At that time, as development economics began to find a footing in China, modernization was deemed the transition of economic sectors from traditional to modern. During the process of transition, the focus of China’s modernization began to concentrate on the development of secondary industry in the form of industrialization.

The concept of modernization was gradually replaced by industrialization, and then industrialization by urbanization. Due to a series of factors such as the direction set by central government policies, this in turn gradually became metropolitanization. This brought in its wake metropolitan ailments like road congestion, environmental destruction, and unidirectional population migration.

After almost four decades of rapid development since the implementation of reform and opening up, China has largely completed its industrialization. The country is now approaching a critical point where its per capita income will transit from middle to high income. Its previous efforts have laid a solid foundation for starting a new round of modernization.

Over the past five years China’s economy has accomplished a successful transition from ultra-high to medium high growth, and since the first half of 2016 has shown signs of a new growth pattern evolving from new normal to normal.

On this basis, a series of new concepts, ideas, and strategies of governance are gradually emerging. Such as the overall approach to building socialism with Chinese characteristics is promoting economic, political, cultural, social and ecological progress; the strategy to promote national governance is the Four-pronged Strategy, which calls for completing the process of building a moderately prosperous society in all respects, pursuing comprehensive deepening reform, implementing a comprehensive framework for promoting the rule of law, and launching an all-out effort to enforce strict Party discipline.

Under these conditions, it is natural that the goal of modernization should transit to a more systematic form. Compared with the former model, the modernization system is a more holistic goal, and can provide a macro blueprint for the further development of modernization and the supporting mechanisms it requires.

What is the new engine of China’s economic growth?

On the subject of innovation, Cao Heping explained that in the current economic situation, China must find a new engine of economic growth.

Having gone through a phase of industrial structural adjustment in recent years, China’s traditional economic sectors are steady and have good prospects for development, but further expansion of industrial scale and the high speed development of the past are no longer realistic goals.
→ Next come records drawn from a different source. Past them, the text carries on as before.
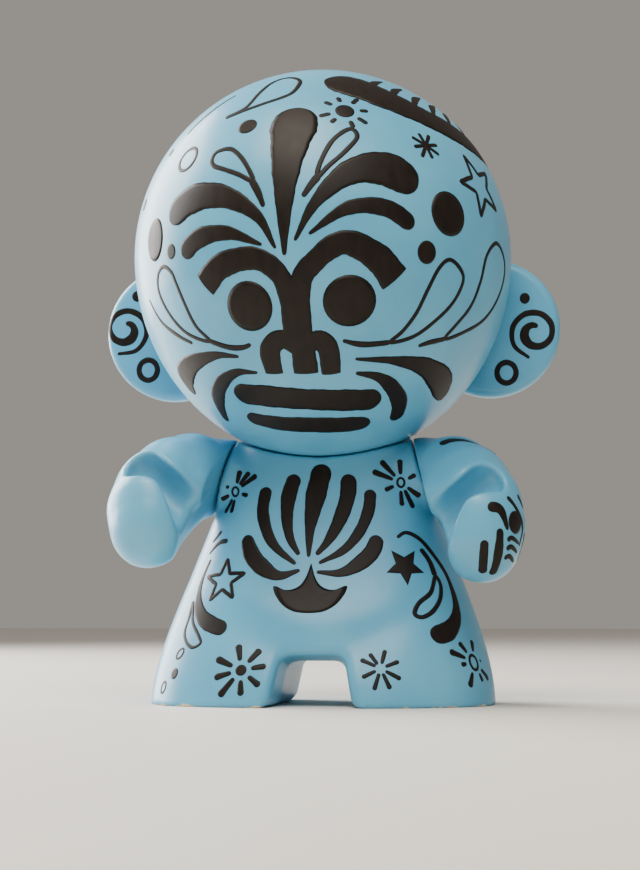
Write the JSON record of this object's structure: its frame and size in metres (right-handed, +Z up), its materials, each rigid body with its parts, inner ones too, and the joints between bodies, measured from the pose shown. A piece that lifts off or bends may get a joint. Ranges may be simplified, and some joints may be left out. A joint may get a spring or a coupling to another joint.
{
  "type": "vinyl art toy",
  "caption": "Hollow vinyl display figure with a big round head that turns, round ears, mitten hands on swinging arms and a bell-shaped body, brush-painted with plumes and stars",
  "frame": {"origin": "on the floor, under the middle of the head, which is the middle of the overall box's base", "axes": "+Z up; the figure faces -Y; +X is the figure's own left"},
  "size_m": [0.1328, 0.1063, 0.178],
  "materials": {
    "blue_vinyl": "sky blue brush paint over vinyl, satin to gloss",
    "joint_plastic": "moulded, off-white",
    "dark_paint": "near-black paint marker line work",
    "bare_vinyl": "bare cream vinyl where the paint is chipped"
  },
  "bodies": {
    "torso": {"torso_shell": "blue_vinyl", "neck_post": "joint_plastic", "left_shoulder_bushing": "joint_plastic", "right_shoulder_bushing": "joint_plastic"},
    "head": {"head_shell": "blue_vinyl", "left_ear": "blue_vinyl", "right_ear": "blue_vinyl", "neck_bushing": "joint_plastic"},
    "left_arm": {"left_arm_shell": "blue_vinyl", "left_arm_peg": "joint_plastic"},
    "right_arm": {"right_arm_shell": "blue_vinyl", "right_arm_peg": "joint_plastic"}
  },
  "joints": [
    {"name": "neck_turn", "type": "hinge", "parent": "torso", "child": "head", "pos_m": [0, 0, 0.1249], "axis": [0, -0.1736, 0.9848], "continuous": true},
    {"name": "left_shoulder", "type": "hinge", "parent": "torso", "child": "left_arm", "pos_m": [0.0278, 0.0055, 0.064], "axis": [-0.9563, 0, -0.2924], "range_deg": [-30, 20]},
    {"name": "right_shoulder", "type": "hinge", "parent": "torso", "child": "right_arm", "pos_m": [-0.0278, 0.0055, 0.064], "axis": [-0.9563, 0, 0.2924], "range_deg": [-38, 12]}
  ]
}
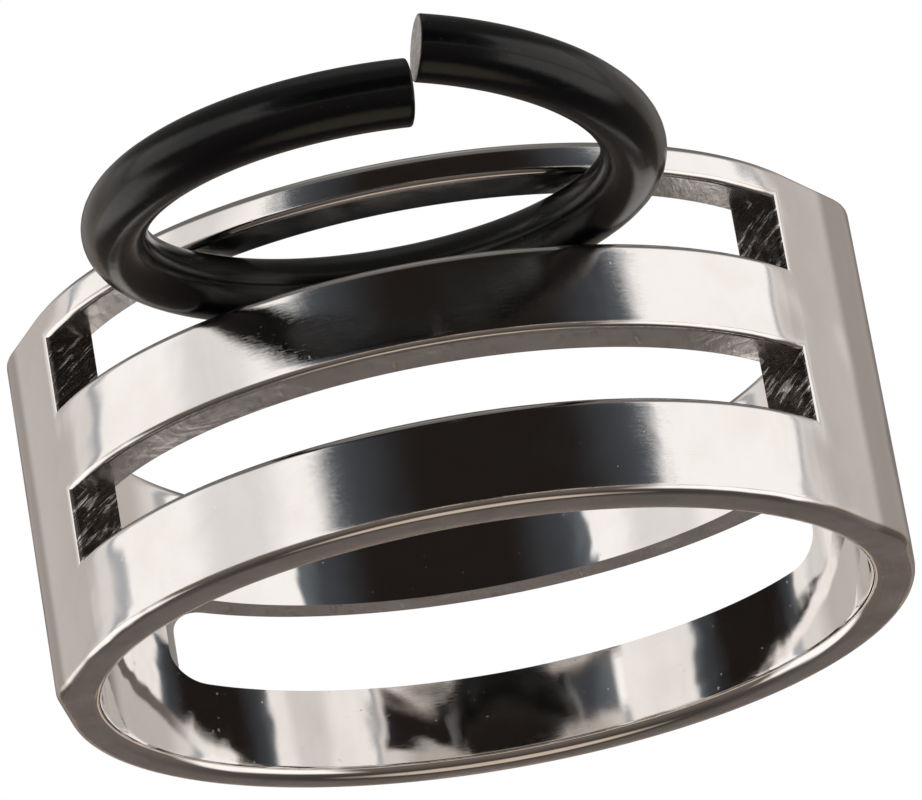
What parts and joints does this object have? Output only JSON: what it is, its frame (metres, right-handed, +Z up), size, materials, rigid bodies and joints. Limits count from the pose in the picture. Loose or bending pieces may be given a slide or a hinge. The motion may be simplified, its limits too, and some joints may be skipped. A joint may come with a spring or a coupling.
{
  "type": "jump ring opener finger ring",
  "caption": "Slotted metal finger ring used to open jump rings, with a split jump ring held in its front slot.",
  "frame": {"origin": "centre of the finger hole in the plane of the lower rim, on which the ring stands", "axes": "+Z up along the finger hole; -Y out of the slotted front, where the jump ring is; +X to the right seen from the front"},
  "size_m": [0.021, 0.0307, 0.0089],
  "materials": {
    "polished_metal": "polished",
    "black_coated_wire": "gloss black plating over steel wire"
  },
  "bodies": {
    "finger_ring": {"slotted_ring": "polished_metal"},
    "jump_ring": {"jump_ring_held_arc": "black_coated_wire"},
    "jump_ring_arm": {"jump_ring_free_arm": "black_coated_wire"}
  },
  "joints": [
    {"name": "jump_ring_slide", "type": "slide", "parent": "finger_ring", "child": "jump_ring", "axis": [0, -1, 0], "range_m": [0, 0.0056]},
    {"name": "jump_ring_twist", "type": "hinge", "parent": "jump_ring", "child": "jump_ring_arm", "pos_m": [0.00559, -0.01102, 0.0072], "axis": [-0.3843, 0.9231, 0.0161], "range_deg": [-9.1, 12]}
  ]
}
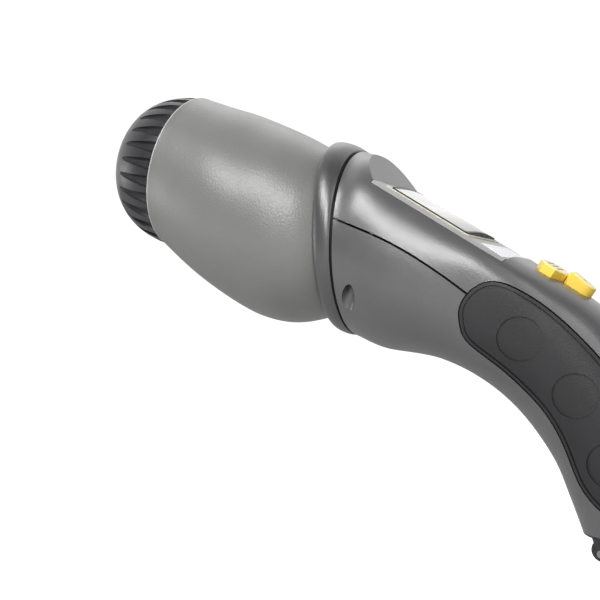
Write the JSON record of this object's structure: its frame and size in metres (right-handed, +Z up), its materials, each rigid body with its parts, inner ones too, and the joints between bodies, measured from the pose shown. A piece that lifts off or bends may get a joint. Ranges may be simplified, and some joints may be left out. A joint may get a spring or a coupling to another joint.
{
  "type": "label marker",
  "caption": "Hand-held ink-jet label marker with a bulb-shaped cartridge housing, twist cap, display, two keys, rubber grips and a roller-guided printing end.",
  "frame": {"origin": "middle of the nozzle plate's outer face, at the printing end", "axes": "+Z up out of the work and away from the nozzles, +X from the ink bulb towards the printing end, +Y across the width; the tool is symmetric about the XZ plane outside"},
  "size_m": [0.2552, 0.083, 0.1952],
  "materials": {
    "shell_grey": "spark-eroded moulded ABS",
    "collar_grey": "spark-eroded moulded ABS",
    "bulb_grey": "soft-touch painted ABS",
    "cap_black": "moulded polypropylene, satin",
    "seal_rubber": "moulded rubber",
    "inner_black": "moulded glass-filled nylon",
    "cartridge_white": "blow-moulded polyethylene",
    "valve_brass": "turned",
    "hose_black": "extruded tube",
    "bezel_grey": "moulded, fine matt",
    "gasket_cream": "die-cut foam",
    "window_pale": "hard-coated acrylic",
    "lcd_glass": "polished",
    "board_green": "solder-masked laminate",
    "screw_steel": "zinc plated",
    "axle_steel": "ground",
    "key_yellow": "moulded, satin gloss",
    "grip_rubber": "moulded thermoplastic elastomer",
    "cell_wrap": "heat-shrunk sleeve",
    "nose_black": "moulded acetal",
    "roller_rubber": "ground rubber",
    "head_aluminium": "milled"
  },
  "bodies": {
    "root": {"battery_cells": "cell_wrap", "battery_contacts": "screw_steel", "battery_tray": "inner_black", "board_screws": "screw_steel", "bulb_cover": "bulb_grey", "cap_seat": "inner_black", "cartridge_cradle": "inner_black", "case_screws": "screw_steel", "collar_ring": "collar_grey", "display_bezel": "bezel_grey", "display_gasket": "gasket_cream", "display_window": "window_pale", "docking_valve": "valve_brass", "encoder_sensor": "inner_black", "front_axle": "axle_steel", "ink_cartridge": "cartridge_white", "ink_hose": "hose_black", "key_board": "board_green", "key_mat": "seal_rubber", "key_switches": "inner_black", "lcd_panel": "lcd_glass", "left_grip": "grip_rubber", "lower_shell": "shell_grey", "main_board": "board_green", "nose_frame": "nose_black", "nozzle_plate": "axle_steel", "print_head": "head_aluminium", "rear_axle": "axle_steel", "right_grip": "grip_rubber", "upper_shell": "shell_grey", "valve_block": "inner_black"},
    "cap": {"fluted_cap": "cap_black", "cap_seal": "seal_rubber"},
    "mode_key": {"mode_key": "key_yellow"},
    "print_key": {"print_key": "key_yellow"},
    "front_roller": {"front_roller": "roller_rubber"},
    "rear_roller": {"rear_roller": "roller_rubber", "encoder_disc": "axle_steel"}
  },
  "joints": [
    {"name": "cap_twist", "type": "hinge", "parent": "root", "child": "cap", "pos_m": [-0.2029, 0, 0.1591], "axis": [-0.9681, 0, 0.2504], "range_deg": [0, 60]},
    {"name": "mode_key_press", "type": "slide", "parent": "root", "child": "mode_key", "axis": [-0.5592, 0, -0.829], "range_m": [0, 0.001], "stiffness_N_per_m": 1500},
    {"name": "print_key_press", "type": "slide", "parent": "root", "child": "print_key", "axis": [-0.5592, 0, -0.829], "range_m": [0, 0.001], "stiffness_N_per_m": 1500},
    {"name": "front_roller_spin", "type": "hinge", "parent": "root", "child": "front_roller", "pos_m": [-0.0126, 0, 0.0037], "axis": [0, 1, 0], "continuous": true},
    {"name": "rear_roller_spin", "type": "hinge", "parent": "root", "child": "rear_roller", "pos_m": [0.0126, 0, 0.0037], "axis": [0, 1, 0], "continuous": true}
  ]
}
Taking China’s iron and steel industry as an example: its crude steel output in 2016 was 800 million tons, while the world output was 1.6 billion. Even if China was able to take the entire world market in iron and steel, this would add only a few percentage points to the industry’s growth rate. Therefore there is nothing to be gained in trying to scale-up production any further.

So if China wants to continue its economic development, it must find new drivers to replace the traditional investment-driven plus export-oriented economic growth model. A demand-driven plus innovation-driven growth model is a much more rational option.

The report of the 19th National Congress noted that we should move faster in making China “a country of innovators”. Innovation is the primary force driving development; it is the strategic pillar underpinning a modernized economy. Professor Cao is confident that innovation will become the most important driving force of China’s new round of economic growth.

Cao pointed out that,innovation can bring unexpected and rapid development to the economy. It is an indispensable new driver for the transformation of China’s economic model and for its evolution from new normal to normal.

Creating real innovation calls for an accurate understanding of its nature, a grasp of its essence, and a favorable environment and mechanisms. What kind of environment and mechanisms can be described as favorable? Cao specified several requirements:

  •  First, a free and equal mechanism and environment for research, where information flow is efficient, should be put in place. Decision-making departments, scientific research institutes, the business community, and media circles should all strive to create favorable conditions for such a mechanism and environment.
  •  Second, essential departments and influential officials must be fully au fait with the nature and processes of innovation. No-one has the right to reject progress, particularly as a result of complacency or arrogance.
  • Third, a new spark needs to be added to the established thinking of the manufacturing business. Manufacture is precise and sophisticated, and follows structured and established processes.

But innovation can be compared to a poet creating poetry – they need to find connections between unconnected things; their inspiration comes as a spark. Hence, in addition to accuracy and process, innovators also carry the spirit of the poet.

Cao emphasized that innovation in China should start with the younger generation, and we should place our trust in them. The report of the 19th National Congress makes the point in the clearest of terms: “A nation will prosper only when its young people thrive.”